Não se espante se achar inútil o que faz. O mundo está cheio de bullshit jobs.
As incontáveis funcionalidades e facilidades que o desenvolvimento tecnológico oferecem à humanidade são de impressionar. Dispositivos e sistemas transformaram atividades outrora trabalhosas ou demoradas em coisa de um clique, um segundo. Inúmeras tarefas no cultivo de alimentos, na indústria e mesmo em serviços domésticos já foram automatizadas.
Com tamanha diminuição da dependência de esforço humano para viabilizar várias de nossas necessidades mais básicas, era de se esperar que já pudéssemos gastar menos tempo com trabalho ou coisas que não sabemos ou desejamos fazer, não é mesmo? Pois não é o que acontece. Nunca trabalhou-se tanto e o fantasma do desemprego continua a tirar o sono de muita gente.
Isso porque, segundo a reflexão do antropólogo norte-americano David Graeber, o mundo está cheio de bullshit jobs, trabalhos vistos por quem os executa como socialmente inúteis ou até mesmo nocivos. O livro no qual Graeber desenvolve o assunto – “Bullshit jobs – A Theory” – ainda não foi vertido para o português. A tradução do termo central é espinhosa, pois já no início da obra o autor fala também em “shit jobs”, outra categoria de atividades, não necessariamente coincidente. A ideia, contudo, não é difícil de compreender. A divisão dos bullshit jobs em categorias é bem elucidativa:
- Flunkies: cargos que existem tão somente para conferir importância aos seus superiores, uma espécie de subordinados desnecessários. Quanto mais pessoas sob sua batuta tem um gerente, maior seu prestígio. O mesmo vale para os membros da comitiva de uma autoridade.

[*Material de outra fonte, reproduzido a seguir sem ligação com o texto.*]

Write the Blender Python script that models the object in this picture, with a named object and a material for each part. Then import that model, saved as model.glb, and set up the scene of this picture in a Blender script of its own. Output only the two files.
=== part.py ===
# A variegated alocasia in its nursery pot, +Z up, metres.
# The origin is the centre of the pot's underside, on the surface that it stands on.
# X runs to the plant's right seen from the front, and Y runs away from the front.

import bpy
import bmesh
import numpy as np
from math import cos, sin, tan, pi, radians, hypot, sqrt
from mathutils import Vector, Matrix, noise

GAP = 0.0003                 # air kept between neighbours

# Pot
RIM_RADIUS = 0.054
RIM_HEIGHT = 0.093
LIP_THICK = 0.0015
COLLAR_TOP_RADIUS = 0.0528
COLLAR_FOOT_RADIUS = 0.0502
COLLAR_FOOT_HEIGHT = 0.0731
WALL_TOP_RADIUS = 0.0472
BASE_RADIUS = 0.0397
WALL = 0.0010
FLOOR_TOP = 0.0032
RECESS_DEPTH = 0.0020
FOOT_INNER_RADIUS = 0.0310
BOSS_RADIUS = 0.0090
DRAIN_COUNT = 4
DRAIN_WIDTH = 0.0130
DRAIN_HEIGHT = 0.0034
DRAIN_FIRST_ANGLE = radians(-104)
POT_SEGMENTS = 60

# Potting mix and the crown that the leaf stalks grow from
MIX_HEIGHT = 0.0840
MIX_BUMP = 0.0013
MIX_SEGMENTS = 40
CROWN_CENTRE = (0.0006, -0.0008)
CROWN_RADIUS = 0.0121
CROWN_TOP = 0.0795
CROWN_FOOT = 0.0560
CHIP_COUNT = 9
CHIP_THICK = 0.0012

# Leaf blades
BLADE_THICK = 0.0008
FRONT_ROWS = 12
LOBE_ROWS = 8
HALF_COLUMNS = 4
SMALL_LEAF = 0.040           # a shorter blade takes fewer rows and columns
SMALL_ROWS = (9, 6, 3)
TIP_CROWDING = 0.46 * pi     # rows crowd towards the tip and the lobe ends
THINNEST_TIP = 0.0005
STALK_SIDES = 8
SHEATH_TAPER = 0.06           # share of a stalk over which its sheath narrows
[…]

- Goons: trabalhos que envolvem certa forma de “violência”, seja literal, como o caso das Forças Armadas – inúteis, na opinião do autor, porque uma nação só tem exército porque outras também têm – ou simbólica, a exemplo dos relações públicas, lobistas, advogados corporativos e operadores de telemarketing.
- Duct tapers: pessoas que resolvem problemas que sequer deveriam existir, mas existem e prejudicam outras atividades. A indústria da informática está repleta deles.
- Box tickers: servem para as organizações dizerem que fazem algo que, na verdade, não fazem. Entre eles estão os marcadores de listas e checklists.
- Taskmasters: podem ser responsáveis por determinar tarefas a colegas que as desempenhariam mesmo sem alguém para demandá-las (os superiores desnecessários) ou os que inventam atividades completamente inúteis ou sem necessidade para outros fazerem.
No artigo que publicou em 2013 apresentando essa ideia, o autor já afastava as possíveis acusações de não ter legitimidade para dizer quais trabalhos são realmente necessários, dizendo não ser esse seu intento. A ideia era tratar de um volume grande – e talvez crescente – de trabalhadores que se viam presos em bullshit jobs.
Após a viralização de seu texto, Graeber reuniu contribuições anônimas em seu Twitter que corroboravam sua tese. Pesquisas no Reino Unido e na Holanda, motivadas pela curiosidade despertada pelo tema, foram no mesmo sentido: respectivamente, 37% e 40% das pessoas se encontravam em funções como essas.
Para o antropólogo, um regime de trabalho tão abundante de funções assim, a despeito de todos os avanços tecnológicos já feitos, parece ter sido calculado para a manutenção do poder do capital financeiro tal como está. Parece sair mais barato manter tantos postos desnecessários de trabalho – um contrassenso para a lógica da capitalista, que privilegia a eficiência – do que deixar os trabalhadores com mais tempo e mentes livres. Este sistema, finaliza o autor, “é a única explicação de por que, apesar de nossas capacidades tecnológicas, não estamos todos trabalhando entre 3 e 4 horas por dia.”